The agitations I have witnessed so far harbour a radical and militant language. When Chandrashekhar ‘Ravan’ Azad stood up on a stage in Jantar Mantar swarming with young people, and asked the government not to force them (Dalits) to take up arms, I sensed a veiled threat.

Similarly, an Ambedkarite student leader of JNU, Rahul Sonpimple, had warned in one of his speeches that oppressed sections who have been peacefully protesting should not be forced to bid goodbye to non-violence.

In the mainstream, when an MLA and youth leader, Jignesh Mevani, raised the constitution in one hand and Manusmriti in the other asking Prime Minister Narendra Modi to choose one, he symbolised a defiance which is rare in Indian politics.


 Dalit leader Jignesh Mevani. Credit: PTI

It was this nature of protest that the ministry of ministry of human resource development targeted with letters enquiring about “casteist, extremist and anti-national” activities in University of Hyderabad, after some students performed a funeral prayer for Yakub Memon.

Let me remind you – all these forms of protests fall very much within the purview of our democracy, even if they are militant in their tone. But going by the repression that youth agitations have faced so far, it seems our democracy is not ready for this language.

How far have government initiatives like the National Youth Policy been able to address young peoples’ unrest?

National Youth Policies (NYPs) are full of contradictions. The NYPs of 1988, 2003 and 2014 are tailor-made to manufacture responsible citizens. These responsible citizens are, however, not envisioned as persons who have their say in our democratic processes. ‘National integration’ is key to all these policies even though they reflect none of the concerns – caste, religion, territorial conflicts – that may have made the said integration near impossible.

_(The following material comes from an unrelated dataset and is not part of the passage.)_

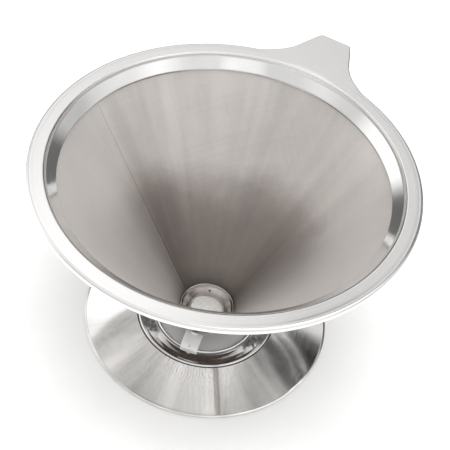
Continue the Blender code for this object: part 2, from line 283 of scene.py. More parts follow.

NYPs want our youth to vote but they limit youth politics to music-band practice in cultural hubs and voluntary work in NGOs. The policies do not scrape the surface of the youth experience in the country. Our policy-makers seem to be the least interested in understanding why our young people are angry or depressed, dying or dead.

Towards the end of your book, you write that, “Like countries where the youth bulge resulted in prolonged protests and lasting dissatisfaction among youngsters (Brazil, Tunisia, Yamen, Nigeria), India too could be looking at bleak future of unrest and uprisings”. Why do you think so?


India has a youth bulge like many of these countries did in the past. About 50% of our population is below the age of 25-. Theoretically, the youth bulge should give us an automatic advantage and help us reap a demographic dividend in the economy. More people are within the working age group: productive and less dependent on the state for support.

But this is high hope if we do not have a plan to provide education and employment. Our future will be marred by unrest because the country seems to be clueless about what it can offer its youth.

Budget cuts have crippled our public educational institutions. We have not managed to generate the millions of jobs that our young cohort needs. Young people of oppressed communities are finding it more difficult than ever to access institutions of learning and employment.

Moreover, when our youth protest for their rights, we use surveillance and the police force to suppress them. We want our young to be patriotic but do not mind building a nation where lynch mobs kill children.

If we do not address the growing angst of our youth – who are strapped down by archaic practices like caste, who are displaced by our development initiatives, whose lands have become military camping – we face a future of agitation, militancy and armed rebellion. That’s what history has taught us. And going by the sheer number of young people who can organise behind one struggle or the other, the intensity of such protests will only increase. We’ll be stuck in an endless loop of birthing our young only to kill them.

Nikhila Henry has covered education, student politics and youth unrest for over a decade. She is also the editor of Caste is Not a Rumour: The Online Diary of Rohith Vemula. In her latest book, The Ferment: Youth Unrest in India, she documents the ongoing protests and unrest of students and youth across the country.